## BEGIN Material

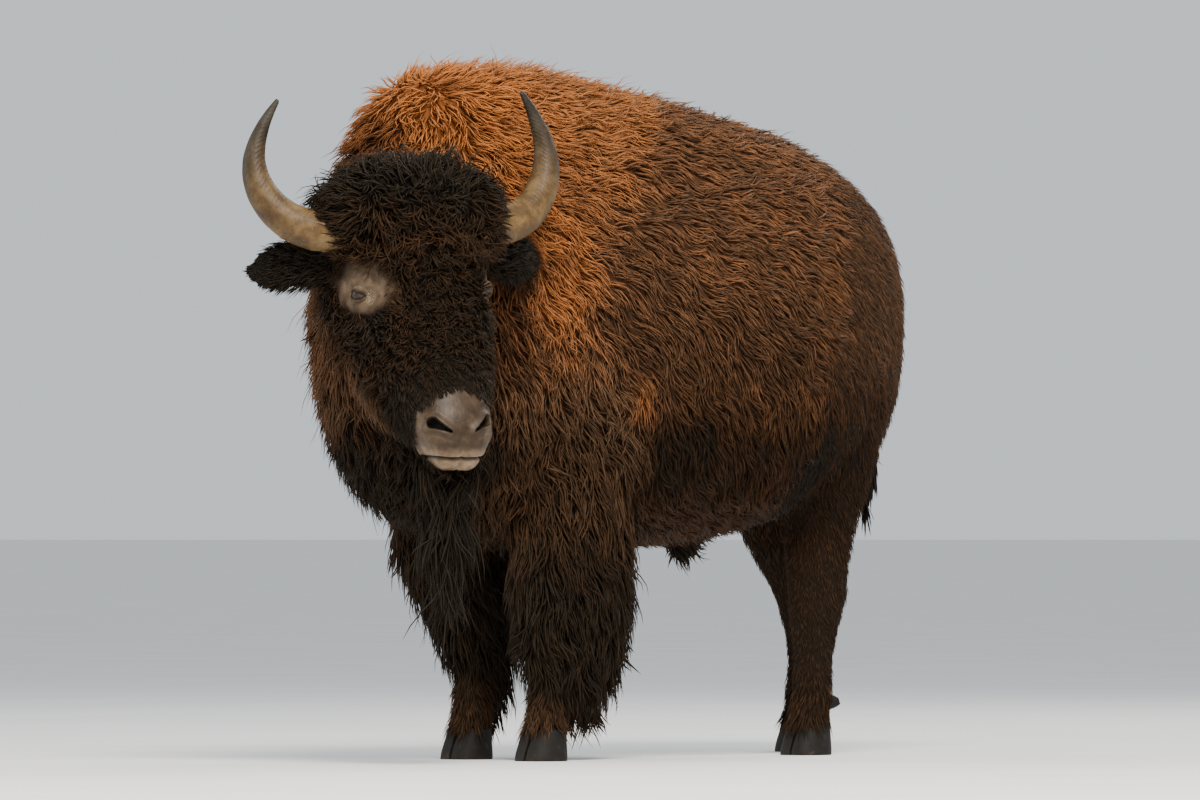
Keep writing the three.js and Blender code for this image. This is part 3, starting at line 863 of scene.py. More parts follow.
def lay_hair():
    """The way the hair lies at each point, before it is laid flat on the skin."""
    x, y, z = outer.T
    hx, hy, hz = place.T
    lie = np.stack([0 * x, mix(0.30, 1.0, ease(z, 0.80, 1.45)), -mix(1.0, 0.62, ease(z, 0.95, 1.50))], 1)
    under = ease(z, 0.68, 0.60)
    lie = mix(lie, np.array((0.0, 1.0, -0.25)), (under * zone.body)[:, None])
    shoulder = np.stack([0 * x, mix(0.20, 0.9, ease(z, 1.0, 1.6)), -mix(1.0, 0.70, ease(z, 1.0, 1.6))], 1)
    breast = ease(y, -0.50, -0.75)
    shoulder = mix(shoulder, np.array((0.0, -0.15, -1.0)), breast[:, None])
    lie = mix(lie, shoulder, zone.cape[:, None])
    lie = mix(lie, np.array((0.0, 0.40, -1.0)), zone.rump[:, None])
    # The face: out from the crown, down the cheeks and away from each eye.
    crown = Head.turned(unit(place - (0.0, 0.03, 0.0)))
    face = mix(crown, Head.turned(np.array((0.0, -1.0, 0.0))), ease(hy, -0.05, -0.2)[:, None])
    face = mix(face, DOWN + Head.turned(np.array((0.0, -0.1, -0.2))), ease(hz, -0.10, -0.20)[:, None])
    nearer = np.where(hx > 0, 1, -1)[:, None] * (1, 0, 0) + np.array((0, 1, 1))
    from_eye = Head.turned(place - Head.eye_at * nearer)
    face = mix(face, unit(from_eye), ease(eye_distance(place), 0.11, 0.07)[:, None])
    lie = mix(lie, face, zone.head[:, None])
    front = ease(hy, 0.12, 0.02) * ease(z, 1.44, 1.36)
    bonnet = mix(crown, np.array((0.0, 0.0, -0.4)), 0.25)
    bonnet = mix(bonnet, Head.turned(np.array((0.0, -1.0, 0.05))), front[:, None])
    lie = mix(lie, bonnet, zone.bonnet[:, None])
    hanging = zone.beard + zone.tail + zone.tuft + zone.shin + zone.forearm
    lie = mix(lie, DOWN, np.clip(hanging, 0, 1)[:, None])
    lie = mix(lie, np.array((0.0, 0.22, -1.0)), zone.chaps[:, None])
    # Round each horn's root the hair runs out along the horn.
    collar = Head.turned(np.stack([np.sign(hx), 0 * hx + 0.1, 0 * hx - 0.15], 1))
    lie = mix(lie, collar, zone.collar[:, None])
    for sign in SIGN.values():
        tip = Head.turned(unit(np.array((sign * 1.0, 0.35, -0.25))))
        here = zone.ear * ((hx > 0) == (sign > 0))
        lie = mix(lie, tip, here[:, None])
    return soft(unit(lie), 4)


# Length, width, lift at the root and at the tip, turn, wave, straying and locks per square metre.
LENGTH, WIDTH, ROOT_LIFT, TIP_LIFT, TURN, WAVE, STRAY, CLOSENESS = range(8)
KINDS = {
    "flank": (0.057, 0.0042, 0.48, 0.03, 0.34, 0.50, 0.22, 10200),
    "cape": (0.070, 0.0044, 0.66, 0.12, 0.48, 0.50, 0.34, 10300),
    "rump": (0.034, 0.0032, 0.42, 0.04, 0.24, 0.30, 0.26, 11800),
    "face": (0.036, 0.0038, 0.90, 0.05, 2.30, 0.50, 0.60, 22000),
    "cheek": (0.064, 0.0042, 0.62, 0.12, 0.60, 0.50, 0.35, 18500),
    "collar": (0.042, 0.0046, 0.50, 0.02, 0.40, 0.40, 0.25, 26000),
    "tear": (0.048, 0.0042, 1.15, 0.45, 0.80, 0.50, 0.40, 26000),
    "nose": (0.024, 0.0030, 0.46, 0.08, 0.35, 0.25, 0.30, 36000),
    "eyelid": (0.014, 0.0026, 0.36, 0.06, 0.30, 0.20, 0.30, 38000),
    "bonnet": (0.068, 0.0046, 0.85, 0.12, 1.20, 0.60, 0.55, 14800),
    "beard": (0.150, 0.0040, 0.34, 0.04, 0.35, 0.45, 0.24, 17500),
    "chaps": (0.084, 0.0047, 0.45, 0.05, 0.35, 0.50, 0.24, 11500),
    "forearm": (0.060, 0.0045, 0.45, 0.05, 0.35, 0.45, 0.24, 10500),
    "shin": (0.024, 0.0031, 0.32, 0.04, 0.16, 0.20, 0.18, 18500),
    "ear": (0.036, 0.0031, 0.62, 0.30, 0.45, 0.40, 0.40, 34000),
    "tail": (0.026, 0.0042, 0.22, 0.04, 0.10, 0.15, 0.12, 18000),
    "tuft": (0.080, 0.0046, 0.05, 0.0, 0.10, 0.15, 0.05, 26000),
}


# The zones whose hair is all of one kind, and so called.
OWN_KIND = ("bonnet", "beard", "chaps", "forearm", "shin", "ear", "tail", "tuft")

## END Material

# Problem to solve
Quote the material exactly, leaving nothing out.

# Right answer
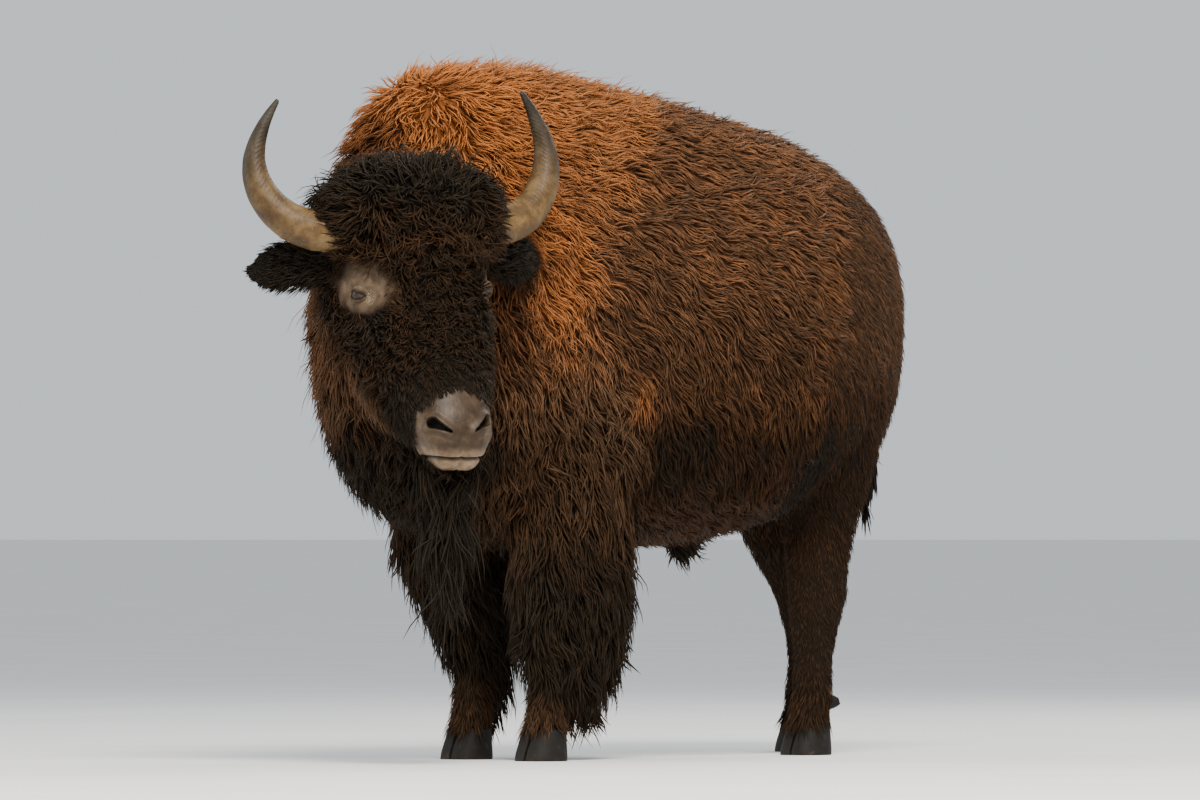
Keep writing the three.js and Blender code for this image. This is part 3, starting at line 863 of scene.py. More parts follow.
def lay_hair():
    """The way the hair lies at each point, before it is laid flat on the skin."""
    x, y, z = outer.T
    hx, hy, hz = place.T
    lie = np.stack([0 * x, mix(0.30, 1.0, ease(z, 0.80, 1.45)), -mix(1.0, 0.62, ease(z, 0.95, 1.50))], 1)
    under = ease(z, 0.68, 0.60)
    lie = mix(lie, np.array((0.0, 1.0, -0.25)), (under * zone.body)[:, None])
    shoulder = np.stack([0 * x, mix(0.20, 0.9, ease(z, 1.0, 1.6)), -mix(1.0, 0.70, ease(z, 1.0, 1.6))], 1)
    breast = ease(y, -0.50, -0.75)
    shoulder = mix(shoulder, np.array((0.0, -0.15, -1.0)), breast[:, None])
    lie = mix(lie, shoulder, zone.cape[:, None])
    lie = mix(lie, np.array((0.0, 0.40, -1.0)), zone.rump[:, None])
    # The face: out from the crown, down the cheeks and away from each eye.
    crown = Head.turned(unit(place - (0.0, 0.03, 0.0)))
    face = mix(crown, Head.turned(np.array((0.0, -1.0, 0.0))), ease(hy, -0.05, -0.2)[:, None])
    face = mix(face, DOWN + Head.turned(np.array((0.0, -0.1, -0.2))), ease(hz, -0.10, -0.20)[:, None])
    nearer = np.where(hx > 0, 1, -1)[:, None] * (1, 0, 0) + np.array((0, 1, 1))
    from_eye = Head.turned(place - Head.eye_at * nearer)
    face = mix(face, unit(from_eye), ease(eye_distance(place), 0.11, 0.07)[:, None])
    lie = mix(lie, face, zone.head[:, None])
    front = ease(hy, 0.12, 0.02) * ease(z, 1.44, 1.36)
    bonnet = mix(crown, np.array((0.0, 0.0, -0.4)), 0.25)
    bonnet = mix(bonnet, Head.turned(np.array((0.0, -1.0, 0.05))), front[:, None])
    lie = mix(lie, bonnet, zone.bonnet[:, None])
    hanging = zone.beard + zone.tail + zone.tuft + zone.shin + zone.forearm
    lie = mix(lie, DOWN, np.clip(hanging, 0, 1)[:, None])
    lie = mix(lie, np.array((0.0, 0.22, -1.0)), zone.chaps[:, None])
    # Round each horn's root the hair runs out along the horn.
    collar = Head.turned(np.stack([np.sign(hx), 0 * hx + 0.1, 0 * hx - 0.15], 1))
    lie = mix(lie, collar, zone.collar[:, None])
    for sign in SIGN.values():
        tip = Head.turned(unit(np.array((sign * 1.0, 0.35, -0.25))))
        here = zone.ear * ((hx > 0) == (sign > 0))
        lie = mix(lie, tip, here[:, None])
    return soft(unit(lie), 4)


# Length, width, lift at the root and at the tip, turn, wave, straying and locks per square metre.
LENGTH, WIDTH, ROOT_LIFT, TIP_LIFT, TURN, WAVE, STRAY, CLOSENESS = range(8)
KINDS = {
    "flank": (0.057, 0.0042, 0.48, 0.03, 0.34, 0.50, 0.22, 10200),
    "cape": (0.070, 0.0044, 0.66, 0.12, 0.48, 0.50, 0.34, 10300),
    "rump": (0.034, 0.0032, 0.42, 0.04, 0.24, 0.30, 0.26, 11800),
    "face": (0.036, 0.0038, 0.90, 0.05, 2.30, 0.50, 0.60, 22000),
    "cheek": (0.064, 0.0042, 0.62, 0.12, 0.60, 0.50, 0.35, 18500),
    "collar": (0.042, 0.0046, 0.50, 0.02, 0.40, 0.40, 0.25, 26000),
    "tear": (0.048, 0.0042, 1.15, 0.45, 0.80, 0.50, 0.40, 26000),
    "nose": (0.024, 0.0030, 0.46, 0.08, 0.35, 0.25, 0.30, 36000),
    "eyelid": (0.014, 0.0026, 0.36, 0.06, 0.30, 0.20, 0.30, 38000),
    "bonnet": (0.068, 0.0046, 0.85, 0.12, 1.20, 0.60, 0.55, 14800),
    "beard": (0.150, 0.0040, 0.34, 0.04, 0.35, 0.45, 0.24, 17500),
    "chaps": (0.084, 0.0047, 0.45, 0.05, 0.35, 0.50, 0.24, 11500),
    "forearm": (0.060, 0.0045, 0.45, 0.05, 0.35, 0.45, 0.24, 10500),
    "shin": (0.024, 0.0031, 0.32, 0.04, 0.16, 0.20, 0.18, 18500),
    "ear": (0.036, 0.0031, 0.62, 0.30, 0.45, 0.40, 0.40, 34000),
    "tail": (0.026, 0.0042, 0.22, 0.04, 0.10, 0.15, 0.12, 18000),
    "tuft": (0.080, 0.0046, 0.05, 0.0, 0.10, 0.15, 0.05, 26000),
}


# The zones whose hair is all of one kind, and so called.
OWN_KIND = ("bonnet", "beard", "chaps", "forearm", "shin", "ear", "tail", "tuft")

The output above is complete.